Dokdo in 1905 as prior occupation of a terra
nullius
– land belonging to no one – under international law. If legal effects are granted to the
“incorporation,” the consequence in the ICJ procedure would be that Korea has
to bear an unfairly heavy burden of proving its ownership of Dokdo by that time;
by contrast, in the primary argument where both parties claim historical or
original title to Dokdo, the ownership will be decided by the relative merits
of each party up to 1905. The burden of
proof, I argue, is unfairly heavy, because legal effects shift it from the
colonial state to the victim of its past colonialism in a dispute over islets
that were “incorporated” by colonial measures.
To be clear, there is an abundance of
evidence demonstrating Korea has effectively possessed Dokdo for hundreds of
years. It is one thing to have a legally
strong case. It is another to avoid a
forum like the ICJ where its composition and laws it is likely to apply will
create an unjustifiably inflated risk. More
importantly, the fact that Japan still puts forward an argument based upon its
colonial measures raises the specter of its colonialism and betrays remnants of
its imperialism. Korea would appear to
endorse the remnants if it agreed to a forum that can possibly grant legal
effects to colonial measures by Japan like the “incorporation” of Dokdo.

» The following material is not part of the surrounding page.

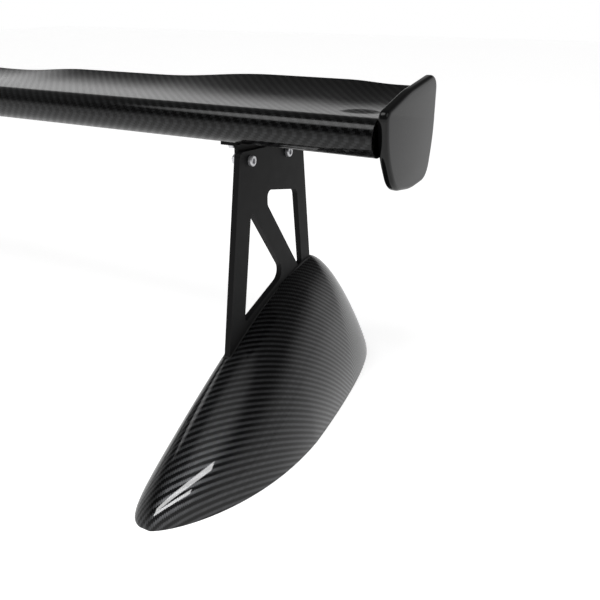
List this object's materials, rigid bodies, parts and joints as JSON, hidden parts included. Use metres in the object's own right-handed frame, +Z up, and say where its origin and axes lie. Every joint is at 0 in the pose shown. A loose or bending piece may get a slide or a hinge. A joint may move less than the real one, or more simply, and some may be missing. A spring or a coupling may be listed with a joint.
{
  "type": "racing rear wing",
  "caption": "Racing rear wing: hollow carbon airfoil with rounded endplates on cut-out upright plates that stand in teardrop base pods, angle set at the upper bolts.",
  "frame": {"origin": "centre of the footprint, in the plane of the boot lid", "axes": "+X across the car to the driver's left, +Y to the rear, +Z up"},
  "size_m": [1.4204, 0.547, 0.4719],
  "materials": {
    "carbon": "gloss lacquer over twill weave",
    "carbon_plain": "gloss lacquer",
    "core": "hard foam and bonding paste",
    "black_plate": "black anodised",
    "bolt_steel": "satin",
    "rubber": "matt"
  },
  "bodies": {
    "stand": {"upright_left": "black_plate", "upright_right": "black_plate", "pivot_bolts": "bolt_steel", "pivot_washers": "bolt_steel", "pivot_nuts": "bolt_steel", "clamp_bolts": "bolt_steel", "clamp_washers": "bolt_steel", "clamp_nuts": "bolt_steel", "foot_angle_left": "black_plate", "foot_angle_right": "black_plate", "foot_pad_left": "rubber", "foot_pad_right": "rubber", "foot_bolts": "bolt_steel", "foot_washers": "bolt_steel", "foot_nuts": "bolt_steel", "pod_left": "carbon", "pod_right": "carbon", "pod_seal_left": "rubber", "pod_seal_right": "rubber"},
    "wing": {"wing_upper_skin": "carbon", "wing_lower_skin": "carbon", "wing_spar": "core", "wing_end_rib_left": "core", "wing_end_rib_right": "core", "wing_mount_blocks_left": "core", "wing_mount_blocks_right": "core", "wing_bracket_left": "black_plate", "wing_bracket_right": "black_plate", "bracket_screws": "bolt_steel", "endplate_left": "carbon_plain", "endplate_right": "carbon_plain", "endplate_angle_left": "black_plate", "endplate_angle_right": "black_plate", "endplate_angle_screws": "bolt_steel"}
  },
  "joints": [
    {"name": "wing_tilt", "type": "hinge", "parent": "stand", "child": "wing", "pos_m": [0, -0.0355, 0.3776], "axis": [1, 0, 0], "range_deg": [-6, 8]}
  ]
}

Then, how can the dispute over Dokdo be
settled peacefully? There will be much
more room for a settlement through conciliation or arbitration, if Japan either
agrees that the “incorporation” of Dokdo in 1905 based on colonialism is null
and void, or proves that the “incorporation” had nothing to do with its
colonial policies on Korea. In plain
English, Korea will sincerely respond if there is a genuine territorial
dispute.
Indeed, a leading Korean scholar suggested
a settlement through arbitration – where the parties can choose decision-makers
and the law that will govern their dispute – in the late 1960s, and received no
response from Japan in any form. This
indicates Japan in this dispute expects to take advantage of lege lata that will likely give legal
effects to colonial measures, not to mention the composition of the ICJ. By all accounts, at the heart of the dispute
over Dokdo is the still lingering imperialism of Japan.
As such, Korea’s stance against the ICJ in
a dispute over Dokdo is not out of infantile nationalism nor parochial
interests of its constituents.
Hopefully, you can see Korea has a legally strong case for its stance. For the remainder of this blog, I would like
to elaborate on the statement that “Dokdo is a Korean territory historically,
geographically and under international law,” inasmuch as Professor Ku saw this
reason unpersuasive.
Historically, one of the most authoritative
records of Korean state affairs published by the Korean government in 1454 made
a direct reference to Dokdo by describing it along with Ulleungdo, another
island lying within a visible distance from Dokdo. Since then, official records that mention
Dokdo has been repeatedly found. In
stark contrast, an act of fishing by an individual fisherman, which cannot be
considered a government act, is the kind of evidence Japan can produce
regarding its activities up to the year of 1905 when the “incorporation” took
place.
Geographically, Dokdo was considered
subsidiary to, or part of Ulleungdo rather than an independent entity, because
Dokdo was no more than tiny and uninhabited islets located in the vicinity of
the much bigger neighboring island. Such
perception of Dokdo is also evidenced by all of the old Japanese maps that
depicted both islands together as a territory of either Korea or Japan. That said, it is Korea that unarguably has
sovereignty over Ulleungdo.
Under international law, Dokdo was by no
means terra nullius, contrary to the
argument Japan made to justify the “incorporation” by prior occupation. Historical records in Korea aside, the
official announcement of the Japanese government on the “incorporation”
included a description of Dokdo that conflicted with terra nullius: “The ownership of Dokdo was undetermined.” Japan could not acquire the ownership by
prior occupation in the first place, because of the clear difference between terra nullius and a territory whose
ownership is undetermined.
Japan also argued that Korea acquiesced to
the “incorporation” of Dokdo in 1905 based upon the fact that Korea did not
protest to the measures. It should be
noted that the process of colonization of Korea had started many years before
it was finally annexed in 1910. In 1905,
when the “incorporation” marked the first victim of imperialist Japan’s
aggression, Korea had been reduced to a de
facto protectorate of Japan, leaving Korea unable to take any measure
against the “incorporation.”
Last but not least, citing the San Francisco
Peace Treaty of 1951 that mentioned only three big islands – Chejudo, Kojedo
and Ulleungdo – as islands to which Japan had to renounce its right, Japan
argued that Dokdo should be considered Japanese territory because it was
located outside Ulleungdo. Korea
countered that the Treaty left out many islands within the territory of Korea
and that these three islands did not represent the outermost sides of
Korea. For example, Marado, though left
out in the Treaty and located outside Chejudo, is unarguably within the
territory of Korea.
As a Korean who recently graduated law
school, I summarized what I understood to be reasons Korea opposed the Japan’s
proposal to take the dispute over Dokdo to the ICJ, and also elaborated a
little bit on the statement that Dokdo is a Korea territory historically,
geographically and under international law.
I am looking forward to hearing voices from both sides.